Right? It’s a great movie to get you into Hindi film. Worked that way for me, too. It’s familiar enough for a western audience but really showcases how good masala can be. And it has just enough nuggets of little shout-outs to get you researching those songs, quotes and whatever.
And it’s fun! Just impossible to resist FUN.
On Fri, Oct 9, 2020 at 6:14 AM dontcallitbollywood wrote:
Yes! This is such a happy film! I was so incredibly lucky in the year I found Hindi film, 2004. This movie and Kal Ho Na Ho had both just released and were what everyone was talking about. Between the two I got the best of everything, escapist melodramatic romance and super fun and funny action. And then Om Shanti Om, Jodha-Akbar, so many more great films released in the next few years.
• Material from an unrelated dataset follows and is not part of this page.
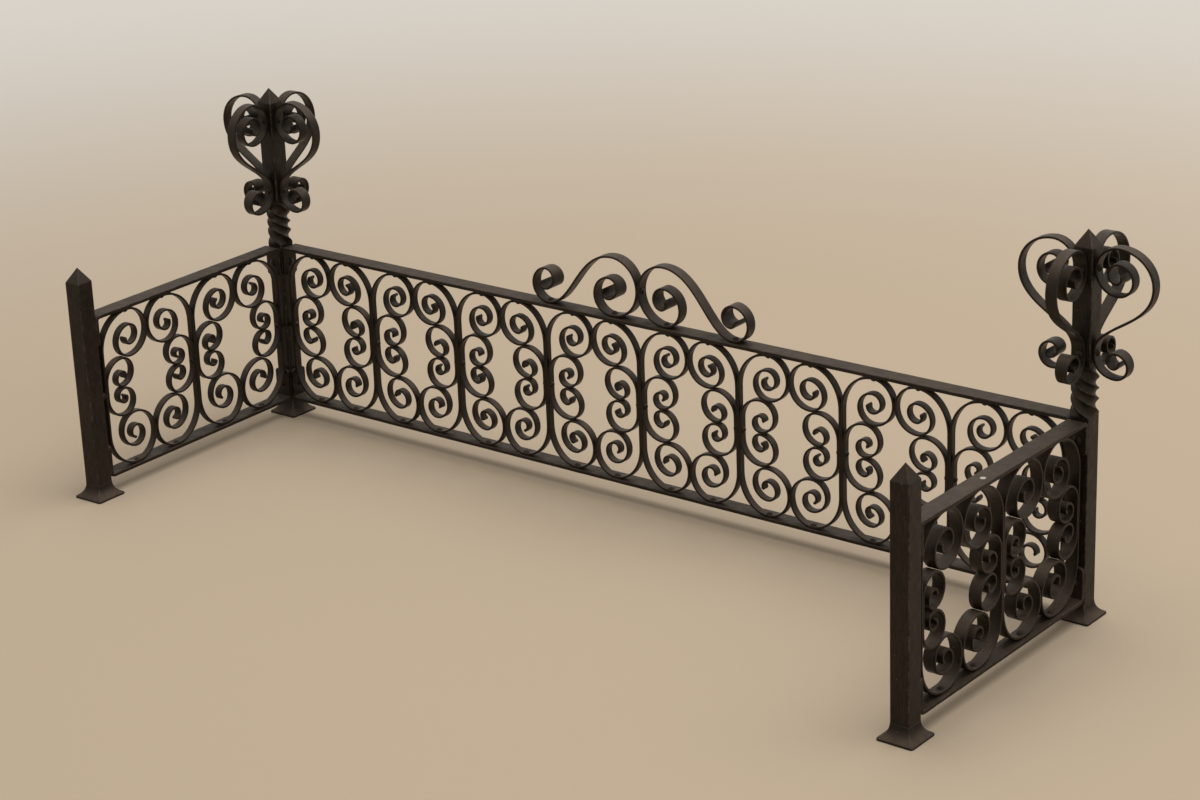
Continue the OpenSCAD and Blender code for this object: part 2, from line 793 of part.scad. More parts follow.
module screws_lugs() {
    color("#3a332e")
        at_panel_ends(0)
            for (z = [low_screw_z, top_screw_z])
                translate([rail_t, z - mid_z, 0])
                    rotate([0, 90, 0]) {
                        dome(screw_head_d, screw_head_h);
                        translate([0, 0, -rail_t - post_bite])
                            cylinder(h = rail_t + post_bite + 0.01, d = screw_d);
                    }
}
module rivets_crest() {
    up = lift(turned(crest_big_r, crest_big_turns)[1] - crest_t / 2, rivet_head_d);
    up_small = lift(crest_small_r - crest_t / 2, rivet_head_d);
    up_mid = lift(crest_big_r - crest_t / 2, rivet_head_d);
    color("#3a332e")
        translate([0, front_y, rail_top_z]) {
            for (x = crest_places, u = [abs(x) == crest_reach ? up_small : up])
                translate([x, 0, crest_t + u])
                    rivet(crest_t + u + rail_bite);
            translate([0, 0, crest_y + crest_big_r])
                for (s = [0, 1])
                    mirror([s, 0, 0])
                        translate([crest_t + up_mid, 0, 0])
                            rotate([0, 90, 0])
                                rivet(crest_t + up_mid + 0.01);
        }
}
module rivets_finial(s) {
    up = lift(finial_r - finial_t / 2, rivet_head_d);
    color("#3a332e")
        translate([s * side_x, front_y, 0])
            for (a = [0:90:270], z = [0, 1])
                rotate(a)
                    translate([face + finial_t + (z ? up : 0), 0, z ? finial_top - finial_r : finial_rivet_z])
                        rotate([0, 90, 0])
                            rivet(finial_t + (z ? up : 0) + post_bite);
}

// ---------------------------------------------------------------- the pieces
post_tall(-1);  // post_front_left
post_tall(1);  // post_front_right
post_low(-1);  // post_back_left
post_low(1);  // post_back_right
foot(-1, front_y);  // foot_front_left
foot(1, front_y);  // foot_front_right
foot(-1, back_y);  // foot_back_left
foot(1, back_y);  // foot_back_right
rail_front(true);  // rail_front_top
rail_front(false);  // rail_front_bottom
rail_side(-1, true);  // rail_left_top
rail_side(-1, false);  // rail_left_bottom
rail_side(1, true);  // rail_right_top
rail_side(1, false);  // rail_right_bottom
large_front(1);  // large_front_1
large_front(2);  // large_front_2
large_front(3);  // large_front_3
large_front(4);  // large_front_4
large_front(5);  // large_front_5
large_front(6);  // large_front_6
large_front(7);  // large_front_7
large_front(8);  // large_front_8
small_front(1);  // small_front_1
small_front(2);  // small_front_2
small_front(3);  // small_front_3
small_front(4);  // small_front_4
small_front(5);  // small_front_5
small_front(6);  // small_front_6
small_front(7);  // small_front_7
small_front(8);  // small_front_8
large_side(-1, 1);  // large_left_1
large_side(-1, 2);  // large_left_2
small_side(-1, 1);  // small_left_1
small_side(-1, 2);  // small_left_2
large_side(1, 1);  // large_right_1
large_side(1, 2);  // large_right_2
small_side(1, 1);  // small_right_1
small_side(1, 2);  // small_right_2
crest(-1);  // crest_left
crest(1);  // crest_right
finial(-1, 180, short_left[0]);  // finial_left_outer
finial(-1, 0, short_left[1]);  // finial_left_inner
finial(-1, -90, short_left[2]);  // finial_left_front
finial(-1, 90, short_left[3]);  // finial_left_back
finial(1, 0, short_right[0]);  // finial_right_outer
finial(1, 180, short_right[1]);  // finial_right_inner
finial(1, -90, short_right[2]);  // finial_right_front
finial(1, 90, short_right[3]);  // finial_right_back
rivets_front(true);  // rivets_front_top
rivets_front(false);  // rivets_front_bottom
rivets_side_rails();
rivets_front_dividers();
rivets_side_dividers();
rivets_panel_ends();
spacers_panel_ends();
rivets_crest();
rivets_finial(-1);  // rivets_finial_left
rivets_finial(1);  // rivets_finial_right
screws_lugs();
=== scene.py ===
import bpy
from math import sin, cos, pi, sqrt, radians, floor, hypot
from mathutils import Matrix, Vector, noise


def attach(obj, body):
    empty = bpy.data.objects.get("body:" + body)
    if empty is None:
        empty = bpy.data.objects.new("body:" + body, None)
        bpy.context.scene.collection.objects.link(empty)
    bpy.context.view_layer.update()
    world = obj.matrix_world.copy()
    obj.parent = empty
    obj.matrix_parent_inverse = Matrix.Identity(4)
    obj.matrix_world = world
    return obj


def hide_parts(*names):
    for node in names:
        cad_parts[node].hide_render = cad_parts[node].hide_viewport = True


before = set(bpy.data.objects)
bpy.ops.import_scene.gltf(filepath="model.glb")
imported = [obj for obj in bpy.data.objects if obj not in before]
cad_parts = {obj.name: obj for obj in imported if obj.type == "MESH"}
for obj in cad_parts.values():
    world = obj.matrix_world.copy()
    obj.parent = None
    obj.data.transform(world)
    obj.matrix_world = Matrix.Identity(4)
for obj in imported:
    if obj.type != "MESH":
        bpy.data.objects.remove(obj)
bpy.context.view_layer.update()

# ------------------------------------------------------------------ sizes, as in the part's source (mm)
SPAN, DEPTH, TOE_IN = 1300.0, 387.0, 1.2
POST_W, LOW_POST_H, TALL_POST_H, POINT_H = 25.0, 306.0, 464.0, 19.5
NECK_GAP, NECK_H, NECK_QUARTERS = 2.5, 62.0, 4
FOOT_W, FOOT_H, FOOT_EDGE, FOOT_CORNER = 48.0, 20.0, 3.0, 3.0
RAIL_W, RAIL_T, RAIL_LOW_Z, FIELD_H = 25.0, 5.0, 23.5, 221.5
TOP_LUG, LOW_LUG, BEND_R, LUG_CORNER = 43.0, 46.5, 7.0, 5.0
SCROLL_T, END_GAP, SHOULDER_H = 3.0, 7.5, 50.0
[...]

If I were to start now, I might be advised to see something terrible like Sanju and never come back!
On Thu, Oct 8, 2020 at 10:26 PM dontcallitbollywood wrote:
The Naseer movie you meant to reference was Masoom (innocent) not Mausam (season) which also happens to be an old Sanjeev Kumar Sharmila Tagore movie
I love this movie! And the scene where Sushmita is cleaning up Shahrukh’s wounds is incredibly sexy.
Yes! And fun sexy, not intense sexy, which is rare for Shahrukh.